REQUEST:
Reproduce only the lines from the one containing "What OpenSCAD source" through the one containing "spoke_count = 8; // [8]", exactly as written and with both ends included.

┌─ DATA TO PROCESS

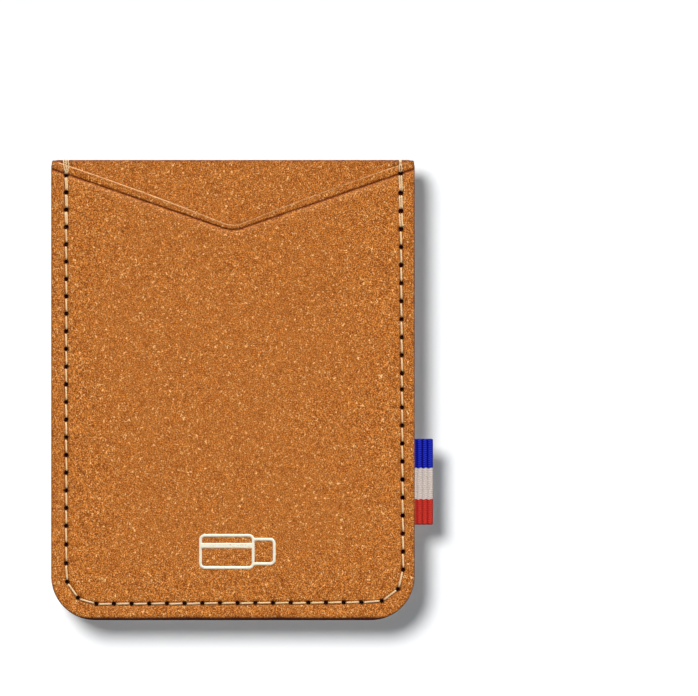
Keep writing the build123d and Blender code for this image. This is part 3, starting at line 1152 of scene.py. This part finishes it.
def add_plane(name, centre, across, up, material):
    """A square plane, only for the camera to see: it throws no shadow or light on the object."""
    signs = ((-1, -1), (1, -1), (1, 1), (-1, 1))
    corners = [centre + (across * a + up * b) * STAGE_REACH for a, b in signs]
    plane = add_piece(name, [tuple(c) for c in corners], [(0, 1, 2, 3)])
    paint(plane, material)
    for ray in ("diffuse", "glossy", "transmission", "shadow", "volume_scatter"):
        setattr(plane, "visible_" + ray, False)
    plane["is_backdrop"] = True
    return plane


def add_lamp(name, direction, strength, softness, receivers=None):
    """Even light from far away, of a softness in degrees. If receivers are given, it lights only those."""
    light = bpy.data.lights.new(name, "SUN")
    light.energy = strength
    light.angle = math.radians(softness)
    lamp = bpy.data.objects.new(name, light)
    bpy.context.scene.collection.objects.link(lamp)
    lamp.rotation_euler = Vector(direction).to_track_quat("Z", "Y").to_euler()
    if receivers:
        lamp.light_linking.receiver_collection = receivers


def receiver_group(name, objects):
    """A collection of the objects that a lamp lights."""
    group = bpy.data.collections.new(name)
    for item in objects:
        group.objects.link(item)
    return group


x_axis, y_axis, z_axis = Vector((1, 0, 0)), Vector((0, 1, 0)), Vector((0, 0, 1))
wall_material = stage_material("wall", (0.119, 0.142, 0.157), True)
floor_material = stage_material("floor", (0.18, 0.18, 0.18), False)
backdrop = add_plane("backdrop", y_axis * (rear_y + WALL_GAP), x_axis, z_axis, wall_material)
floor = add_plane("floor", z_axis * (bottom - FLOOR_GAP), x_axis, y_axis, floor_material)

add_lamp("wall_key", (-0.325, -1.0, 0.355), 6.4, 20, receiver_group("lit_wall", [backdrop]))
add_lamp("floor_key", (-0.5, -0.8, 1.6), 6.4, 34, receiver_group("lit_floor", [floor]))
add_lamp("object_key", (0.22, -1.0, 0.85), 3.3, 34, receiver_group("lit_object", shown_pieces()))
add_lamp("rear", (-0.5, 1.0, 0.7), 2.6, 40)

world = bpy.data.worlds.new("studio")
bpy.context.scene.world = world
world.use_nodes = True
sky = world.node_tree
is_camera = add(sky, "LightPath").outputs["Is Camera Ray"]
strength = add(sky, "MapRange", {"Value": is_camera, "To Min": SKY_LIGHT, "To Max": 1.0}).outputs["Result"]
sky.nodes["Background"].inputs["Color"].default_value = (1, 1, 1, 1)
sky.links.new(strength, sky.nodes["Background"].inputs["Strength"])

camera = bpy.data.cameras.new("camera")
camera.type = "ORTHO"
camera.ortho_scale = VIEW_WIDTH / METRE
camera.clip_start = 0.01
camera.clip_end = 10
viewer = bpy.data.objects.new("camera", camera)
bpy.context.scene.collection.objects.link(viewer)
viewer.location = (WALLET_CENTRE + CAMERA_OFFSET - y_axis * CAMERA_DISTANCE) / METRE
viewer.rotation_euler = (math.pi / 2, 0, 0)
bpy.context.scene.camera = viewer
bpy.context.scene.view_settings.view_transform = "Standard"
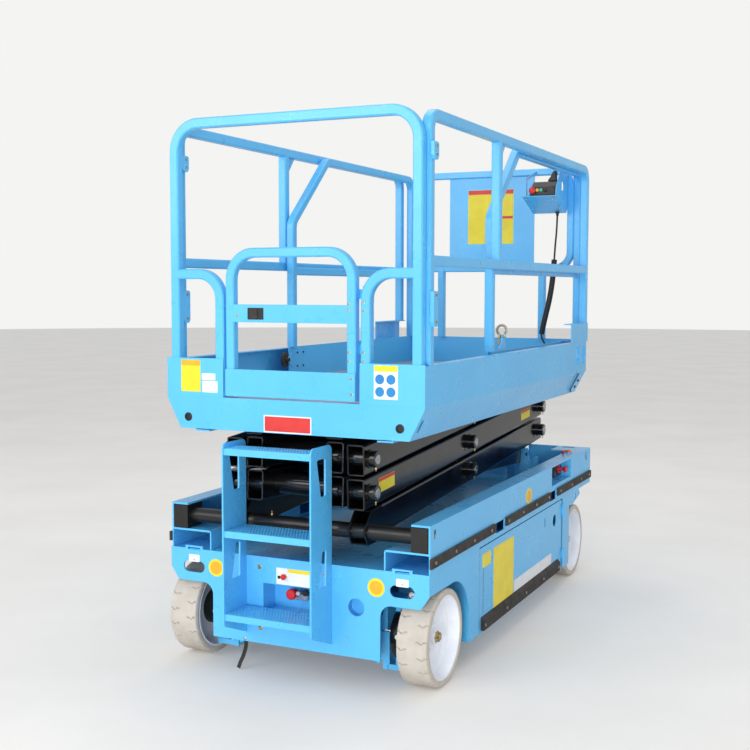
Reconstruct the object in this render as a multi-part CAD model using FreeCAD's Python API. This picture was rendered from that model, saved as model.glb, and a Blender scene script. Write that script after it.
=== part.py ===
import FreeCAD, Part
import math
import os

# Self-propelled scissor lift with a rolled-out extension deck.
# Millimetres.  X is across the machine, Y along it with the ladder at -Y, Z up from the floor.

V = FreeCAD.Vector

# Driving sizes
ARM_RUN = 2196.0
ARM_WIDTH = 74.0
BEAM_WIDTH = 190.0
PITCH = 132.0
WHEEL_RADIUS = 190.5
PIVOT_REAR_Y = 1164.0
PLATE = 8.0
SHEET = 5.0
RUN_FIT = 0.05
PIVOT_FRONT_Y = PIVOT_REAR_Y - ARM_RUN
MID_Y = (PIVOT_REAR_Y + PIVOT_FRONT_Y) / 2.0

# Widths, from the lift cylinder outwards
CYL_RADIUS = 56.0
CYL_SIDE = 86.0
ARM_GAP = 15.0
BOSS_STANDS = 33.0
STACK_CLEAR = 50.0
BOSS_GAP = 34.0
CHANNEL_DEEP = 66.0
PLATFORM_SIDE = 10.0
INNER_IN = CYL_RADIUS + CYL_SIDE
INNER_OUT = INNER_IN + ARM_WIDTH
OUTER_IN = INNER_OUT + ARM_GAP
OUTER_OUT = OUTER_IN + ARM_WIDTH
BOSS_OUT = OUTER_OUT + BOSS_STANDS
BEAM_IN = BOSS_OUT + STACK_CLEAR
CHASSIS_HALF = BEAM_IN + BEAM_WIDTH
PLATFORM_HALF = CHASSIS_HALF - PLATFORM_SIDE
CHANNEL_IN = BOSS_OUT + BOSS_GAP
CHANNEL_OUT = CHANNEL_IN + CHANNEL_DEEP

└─
┌─ DATA TO PROCESS

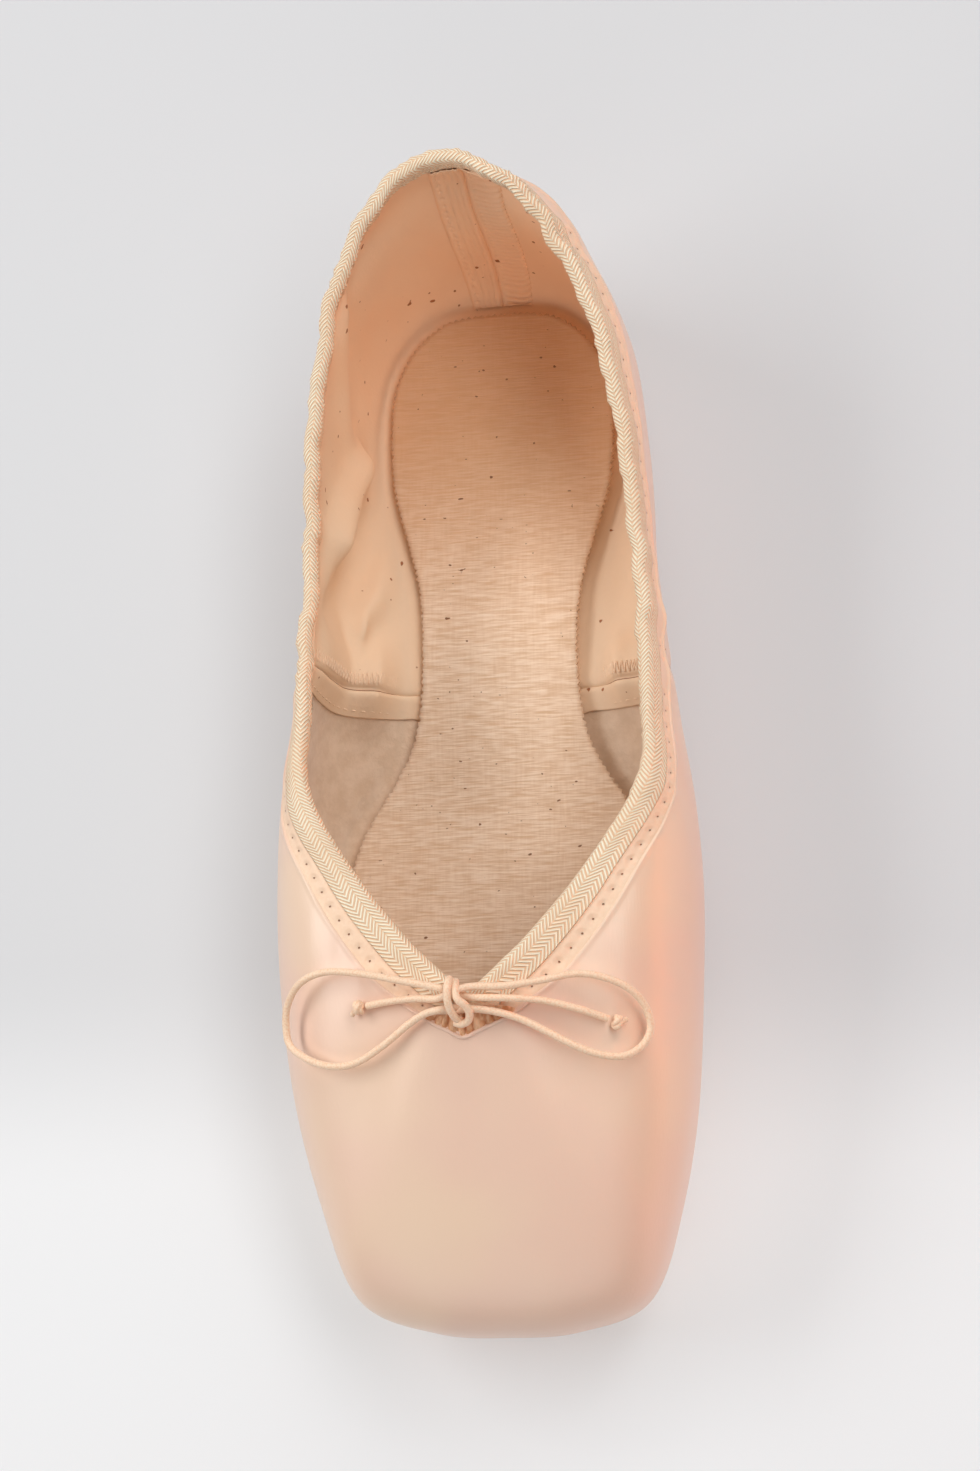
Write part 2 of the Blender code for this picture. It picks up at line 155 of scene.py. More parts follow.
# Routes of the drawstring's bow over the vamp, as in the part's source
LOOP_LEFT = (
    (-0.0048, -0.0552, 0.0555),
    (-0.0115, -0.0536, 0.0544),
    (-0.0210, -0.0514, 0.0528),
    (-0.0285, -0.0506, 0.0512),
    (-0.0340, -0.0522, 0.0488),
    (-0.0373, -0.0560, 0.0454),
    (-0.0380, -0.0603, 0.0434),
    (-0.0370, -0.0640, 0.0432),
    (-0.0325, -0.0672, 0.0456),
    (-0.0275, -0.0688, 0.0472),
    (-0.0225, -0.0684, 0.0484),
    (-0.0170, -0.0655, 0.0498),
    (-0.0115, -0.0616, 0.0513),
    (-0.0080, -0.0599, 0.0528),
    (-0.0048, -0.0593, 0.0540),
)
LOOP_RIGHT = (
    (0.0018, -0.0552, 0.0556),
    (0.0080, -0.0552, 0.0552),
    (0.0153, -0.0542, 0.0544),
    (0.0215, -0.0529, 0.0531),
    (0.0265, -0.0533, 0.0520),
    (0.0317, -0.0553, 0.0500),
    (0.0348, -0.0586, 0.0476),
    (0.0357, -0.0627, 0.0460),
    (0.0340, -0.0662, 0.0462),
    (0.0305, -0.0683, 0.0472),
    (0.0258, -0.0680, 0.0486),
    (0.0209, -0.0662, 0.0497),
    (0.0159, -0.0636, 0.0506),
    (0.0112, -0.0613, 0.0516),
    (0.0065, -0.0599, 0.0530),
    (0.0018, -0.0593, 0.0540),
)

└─
┌─ DATA TO PROCESS

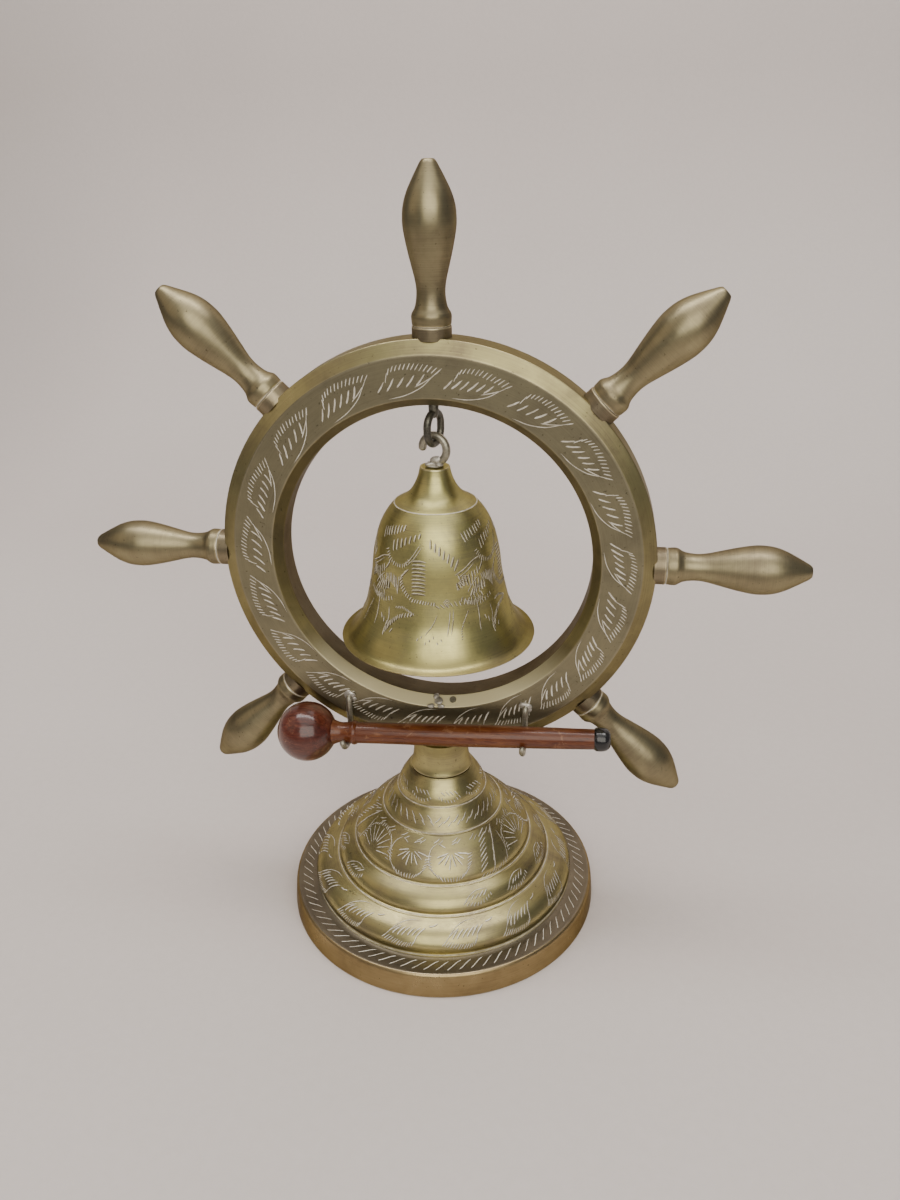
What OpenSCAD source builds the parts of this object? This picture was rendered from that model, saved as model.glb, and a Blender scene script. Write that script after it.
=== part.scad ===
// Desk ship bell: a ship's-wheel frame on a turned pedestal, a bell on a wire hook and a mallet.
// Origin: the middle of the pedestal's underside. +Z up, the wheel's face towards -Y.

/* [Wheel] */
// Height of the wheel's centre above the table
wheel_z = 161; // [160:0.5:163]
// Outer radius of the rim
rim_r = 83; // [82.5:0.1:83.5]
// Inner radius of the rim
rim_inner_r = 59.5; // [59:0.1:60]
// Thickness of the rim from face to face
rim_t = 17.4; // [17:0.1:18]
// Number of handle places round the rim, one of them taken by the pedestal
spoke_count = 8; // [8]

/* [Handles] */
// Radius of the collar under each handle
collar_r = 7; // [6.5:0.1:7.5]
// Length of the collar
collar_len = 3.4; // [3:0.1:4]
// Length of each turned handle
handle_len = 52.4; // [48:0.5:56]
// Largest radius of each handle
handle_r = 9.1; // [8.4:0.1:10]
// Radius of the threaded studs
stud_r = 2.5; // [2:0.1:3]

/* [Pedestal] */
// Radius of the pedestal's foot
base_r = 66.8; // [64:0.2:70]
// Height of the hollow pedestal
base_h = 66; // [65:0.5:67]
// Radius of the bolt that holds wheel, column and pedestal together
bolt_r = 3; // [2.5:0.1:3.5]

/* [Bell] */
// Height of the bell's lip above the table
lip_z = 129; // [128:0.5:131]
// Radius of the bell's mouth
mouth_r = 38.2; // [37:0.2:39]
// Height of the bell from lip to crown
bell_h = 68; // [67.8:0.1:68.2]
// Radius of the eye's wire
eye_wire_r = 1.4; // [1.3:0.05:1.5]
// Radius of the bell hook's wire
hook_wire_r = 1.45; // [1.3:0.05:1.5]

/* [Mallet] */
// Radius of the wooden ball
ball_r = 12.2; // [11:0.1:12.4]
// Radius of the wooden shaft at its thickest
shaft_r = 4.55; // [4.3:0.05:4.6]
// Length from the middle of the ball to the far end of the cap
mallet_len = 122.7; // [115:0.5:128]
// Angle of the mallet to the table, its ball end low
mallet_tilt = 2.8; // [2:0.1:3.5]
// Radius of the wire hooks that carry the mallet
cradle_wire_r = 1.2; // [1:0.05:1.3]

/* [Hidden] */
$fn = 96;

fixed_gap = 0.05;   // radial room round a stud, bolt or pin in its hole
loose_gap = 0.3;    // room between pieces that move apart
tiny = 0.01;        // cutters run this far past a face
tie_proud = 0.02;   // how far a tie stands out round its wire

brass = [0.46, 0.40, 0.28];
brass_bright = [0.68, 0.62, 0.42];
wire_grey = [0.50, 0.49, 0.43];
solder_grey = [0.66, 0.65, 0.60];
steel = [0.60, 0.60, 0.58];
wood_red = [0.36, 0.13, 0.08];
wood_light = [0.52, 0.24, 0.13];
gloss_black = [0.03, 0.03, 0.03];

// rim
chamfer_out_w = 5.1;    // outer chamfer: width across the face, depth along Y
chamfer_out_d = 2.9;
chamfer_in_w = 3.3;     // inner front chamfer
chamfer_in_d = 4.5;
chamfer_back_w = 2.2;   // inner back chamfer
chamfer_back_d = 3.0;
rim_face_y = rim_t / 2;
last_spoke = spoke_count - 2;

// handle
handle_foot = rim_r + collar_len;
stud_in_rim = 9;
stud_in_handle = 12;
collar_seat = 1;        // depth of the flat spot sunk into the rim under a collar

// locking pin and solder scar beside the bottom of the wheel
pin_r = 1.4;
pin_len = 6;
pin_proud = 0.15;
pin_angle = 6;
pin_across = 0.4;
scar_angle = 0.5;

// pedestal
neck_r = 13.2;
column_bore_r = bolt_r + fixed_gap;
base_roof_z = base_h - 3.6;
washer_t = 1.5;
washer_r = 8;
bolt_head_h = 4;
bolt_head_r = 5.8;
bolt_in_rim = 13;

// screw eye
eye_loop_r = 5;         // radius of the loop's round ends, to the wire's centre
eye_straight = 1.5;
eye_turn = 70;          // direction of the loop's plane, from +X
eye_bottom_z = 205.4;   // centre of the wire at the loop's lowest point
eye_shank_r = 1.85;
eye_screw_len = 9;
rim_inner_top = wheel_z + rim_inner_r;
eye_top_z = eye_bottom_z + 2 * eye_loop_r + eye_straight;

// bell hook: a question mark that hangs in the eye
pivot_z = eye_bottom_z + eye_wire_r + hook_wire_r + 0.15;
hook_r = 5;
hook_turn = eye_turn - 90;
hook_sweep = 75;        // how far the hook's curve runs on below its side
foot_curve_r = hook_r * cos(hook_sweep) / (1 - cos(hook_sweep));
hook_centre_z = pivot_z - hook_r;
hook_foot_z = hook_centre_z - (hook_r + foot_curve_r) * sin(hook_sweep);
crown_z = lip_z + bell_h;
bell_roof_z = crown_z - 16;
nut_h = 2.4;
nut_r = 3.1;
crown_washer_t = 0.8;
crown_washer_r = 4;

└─

RESULT:
What OpenSCAD source builds the parts of this object? This picture was rendered from that model, saved as model.glb, and a Blender scene script. Write that script after it.
=== part.scad ===
// Desk ship bell: a ship's-wheel frame on a turned pedestal, a bell on a wire hook and a mallet.
// Origin: the middle of the pedestal's underside. +Z up, the wheel's face towards -Y.

/* [Wheel] */
// Height of the wheel's centre above the table
wheel_z = 161; // [160:0.5:163]
// Outer radius of the rim
rim_r = 83; // [82.5:0.1:83.5]
// Inner radius of the rim
rim_inner_r = 59.5; // [59:0.1:60]
// Thickness of the rim from face to face
rim_t = 17.4; // [17:0.1:18]
// Number of handle places round the rim, one of them taken by the pedestal
spoke_count = 8; // [8]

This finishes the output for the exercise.